* **Exercise**
In the listing below, locate the line containing "clear_w = tooth_pitch - stem_w - 0.3;" and the line containing "obj.data.transform(world)". Output both of them and every line between, exactly as written, and nothing more.

== Given information

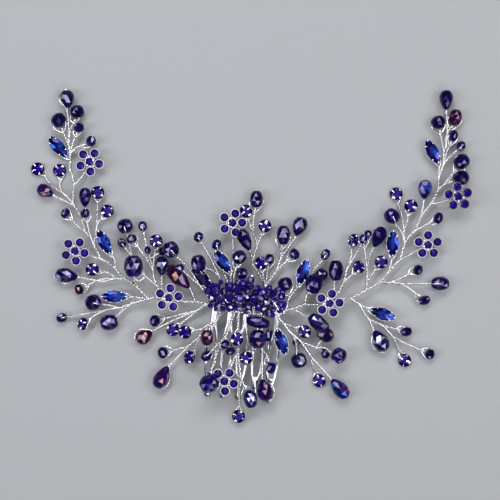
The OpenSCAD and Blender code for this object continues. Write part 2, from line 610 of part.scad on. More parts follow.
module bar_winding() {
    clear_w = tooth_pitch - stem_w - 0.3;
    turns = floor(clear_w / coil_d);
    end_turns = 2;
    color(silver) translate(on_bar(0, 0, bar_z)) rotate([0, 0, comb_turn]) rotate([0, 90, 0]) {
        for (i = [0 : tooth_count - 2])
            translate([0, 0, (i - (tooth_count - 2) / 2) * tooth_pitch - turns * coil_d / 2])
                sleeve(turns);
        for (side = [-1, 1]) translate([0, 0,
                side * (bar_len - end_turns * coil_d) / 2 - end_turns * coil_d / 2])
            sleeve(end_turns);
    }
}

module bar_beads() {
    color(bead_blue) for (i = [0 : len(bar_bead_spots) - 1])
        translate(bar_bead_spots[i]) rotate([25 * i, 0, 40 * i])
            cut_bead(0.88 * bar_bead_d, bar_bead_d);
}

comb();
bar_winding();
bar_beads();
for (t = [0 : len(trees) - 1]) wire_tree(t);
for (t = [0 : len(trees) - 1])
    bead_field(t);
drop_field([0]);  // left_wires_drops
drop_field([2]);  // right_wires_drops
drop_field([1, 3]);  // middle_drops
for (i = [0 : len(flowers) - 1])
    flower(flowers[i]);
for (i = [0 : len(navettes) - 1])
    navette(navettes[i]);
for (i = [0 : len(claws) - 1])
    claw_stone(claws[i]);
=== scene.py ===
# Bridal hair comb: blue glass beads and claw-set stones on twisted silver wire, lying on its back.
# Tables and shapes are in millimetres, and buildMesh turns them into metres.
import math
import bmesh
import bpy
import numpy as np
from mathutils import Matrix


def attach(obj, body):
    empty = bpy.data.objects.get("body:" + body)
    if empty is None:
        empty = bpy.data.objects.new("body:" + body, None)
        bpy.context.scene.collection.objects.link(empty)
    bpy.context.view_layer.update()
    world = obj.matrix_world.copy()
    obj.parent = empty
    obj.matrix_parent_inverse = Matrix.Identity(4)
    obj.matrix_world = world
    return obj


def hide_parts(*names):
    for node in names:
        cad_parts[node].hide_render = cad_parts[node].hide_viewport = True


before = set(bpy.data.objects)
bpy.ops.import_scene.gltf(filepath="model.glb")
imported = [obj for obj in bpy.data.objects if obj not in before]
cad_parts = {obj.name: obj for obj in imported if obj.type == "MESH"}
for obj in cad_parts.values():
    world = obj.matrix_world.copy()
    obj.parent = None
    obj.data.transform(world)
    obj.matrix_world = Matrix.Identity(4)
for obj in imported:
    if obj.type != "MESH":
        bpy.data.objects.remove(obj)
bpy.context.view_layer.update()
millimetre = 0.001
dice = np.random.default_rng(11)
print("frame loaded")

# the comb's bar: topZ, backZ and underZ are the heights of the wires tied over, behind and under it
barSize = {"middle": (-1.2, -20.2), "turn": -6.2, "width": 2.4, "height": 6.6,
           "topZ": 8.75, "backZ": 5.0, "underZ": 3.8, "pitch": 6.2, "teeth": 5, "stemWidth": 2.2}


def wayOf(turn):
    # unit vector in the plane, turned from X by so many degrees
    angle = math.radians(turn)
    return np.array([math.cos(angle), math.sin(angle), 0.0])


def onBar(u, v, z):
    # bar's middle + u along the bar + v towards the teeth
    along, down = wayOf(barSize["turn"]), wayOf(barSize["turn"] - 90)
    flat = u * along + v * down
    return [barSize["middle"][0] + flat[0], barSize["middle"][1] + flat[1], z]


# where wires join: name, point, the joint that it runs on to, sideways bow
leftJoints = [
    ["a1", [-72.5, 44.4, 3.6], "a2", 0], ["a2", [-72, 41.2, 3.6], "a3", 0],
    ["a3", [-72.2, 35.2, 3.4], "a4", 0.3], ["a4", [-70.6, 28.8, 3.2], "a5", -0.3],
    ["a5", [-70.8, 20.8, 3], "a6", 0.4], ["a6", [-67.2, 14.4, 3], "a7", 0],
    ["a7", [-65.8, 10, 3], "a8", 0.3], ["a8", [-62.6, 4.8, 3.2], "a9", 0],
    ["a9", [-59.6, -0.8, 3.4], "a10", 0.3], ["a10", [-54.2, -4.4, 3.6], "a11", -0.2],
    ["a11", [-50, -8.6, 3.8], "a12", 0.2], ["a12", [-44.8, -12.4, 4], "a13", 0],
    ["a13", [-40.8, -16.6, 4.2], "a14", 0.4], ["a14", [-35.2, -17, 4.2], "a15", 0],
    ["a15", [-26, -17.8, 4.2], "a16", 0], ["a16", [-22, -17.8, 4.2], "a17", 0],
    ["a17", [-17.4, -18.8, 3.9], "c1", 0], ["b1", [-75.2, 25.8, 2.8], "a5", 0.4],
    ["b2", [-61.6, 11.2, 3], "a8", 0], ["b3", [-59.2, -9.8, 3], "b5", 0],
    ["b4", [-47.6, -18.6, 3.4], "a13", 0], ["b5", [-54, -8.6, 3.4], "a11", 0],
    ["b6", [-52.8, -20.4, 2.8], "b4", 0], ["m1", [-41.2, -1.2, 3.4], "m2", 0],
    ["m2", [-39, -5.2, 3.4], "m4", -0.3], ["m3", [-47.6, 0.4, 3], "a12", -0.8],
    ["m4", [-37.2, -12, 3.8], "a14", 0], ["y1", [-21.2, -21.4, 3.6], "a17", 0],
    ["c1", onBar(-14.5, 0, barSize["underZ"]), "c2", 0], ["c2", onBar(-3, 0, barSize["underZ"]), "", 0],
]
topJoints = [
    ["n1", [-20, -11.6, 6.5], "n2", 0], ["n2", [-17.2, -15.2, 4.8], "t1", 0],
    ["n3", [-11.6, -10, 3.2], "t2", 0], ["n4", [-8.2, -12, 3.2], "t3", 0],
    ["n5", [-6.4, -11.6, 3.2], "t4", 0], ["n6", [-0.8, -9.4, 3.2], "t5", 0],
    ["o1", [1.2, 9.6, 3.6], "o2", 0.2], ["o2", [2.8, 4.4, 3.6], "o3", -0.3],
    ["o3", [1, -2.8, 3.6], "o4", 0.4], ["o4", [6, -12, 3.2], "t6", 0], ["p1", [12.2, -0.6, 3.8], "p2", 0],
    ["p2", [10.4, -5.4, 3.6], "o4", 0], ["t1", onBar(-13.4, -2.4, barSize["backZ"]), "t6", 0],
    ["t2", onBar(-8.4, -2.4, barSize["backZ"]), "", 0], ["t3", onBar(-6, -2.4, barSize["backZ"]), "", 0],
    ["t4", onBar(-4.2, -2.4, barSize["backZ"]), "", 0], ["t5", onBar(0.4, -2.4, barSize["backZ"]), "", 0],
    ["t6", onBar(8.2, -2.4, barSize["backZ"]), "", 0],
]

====

* **Exercise response**
    clear_w = tooth_pitch - stem_w - 0.3;
    turns = floor(clear_w / coil_d);
    end_turns = 2;
    color(silver) translate(on_bar(0, 0, bar_z)) rotate([0, 0, comb_turn]) rotate([0, 90, 0]) {
        for (i = [0 : tooth_count - 2])
            translate([0, 0, (i - (tooth_count - 2) / 2) * tooth_pitch - turns * coil_d / 2])
                sleeve(turns);
        for (side = [-1, 1]) translate([0, 0,
                side * (bar_len - end_turns * coil_d) / 2 - end_turns * coil_d / 2])
            sleeve(end_turns);
    }
}

module bar_beads() {
    color(bead_blue) for (i = [0 : len(bar_bead_spots) - 1])
        translate(bar_bead_spots[i]) rotate([25 * i, 0, 40 * i])
            cut_bead(0.88 * bar_bead_d, bar_bead_d);
}

comb();
bar_winding();
bar_beads();
for (t = [0 : len(trees) - 1]) wire_tree(t);
for (t = [0 : len(trees) - 1])
    bead_field(t);
drop_field([0]);  // left_wires_drops
drop_field([2]);  // right_wires_drops
drop_field([1, 3]);  // middle_drops
for (i = [0 : len(flowers) - 1])
    flower(flowers[i]);
for (i = [0 : len(navettes) - 1])
    navette(navettes[i]);
for (i = [0 : len(claws) - 1])
    claw_stone(claws[i]);
=== scene.py ===
# Bridal hair comb: blue glass beads and claw-set stones on twisted silver wire, lying on its back.
# Tables and shapes are in millimetres, and buildMesh turns them into metres.
import math
import bmesh
import bpy
import numpy as np
from mathutils import Matrix


def attach(obj, body):
    empty = bpy.data.objects.get("body:" + body)
    if empty is None:
        empty = bpy.data.objects.new("body:" + body, None)
        bpy.context.scene.collection.objects.link(empty)
    bpy.context.view_layer.update()
    world = obj.matrix_world.copy()
    obj.parent = empty
    obj.matrix_parent_inverse = Matrix.Identity(4)
    obj.matrix_world = world
    return obj


def hide_parts(*names):
    for node in names:
        cad_parts[node].hide_render = cad_parts[node].hide_viewport = True


before = set(bpy.data.objects)
bpy.ops.import_scene.gltf(filepath="model.glb")
imported = [obj for obj in bpy.data.objects if obj not in before]
cad_parts = {obj.name: obj for obj in imported if obj.type == "MESH"}
for obj in cad_parts.values():
    world = obj.matrix_world.copy()
    obj.parent = None
    obj.data.transform(world)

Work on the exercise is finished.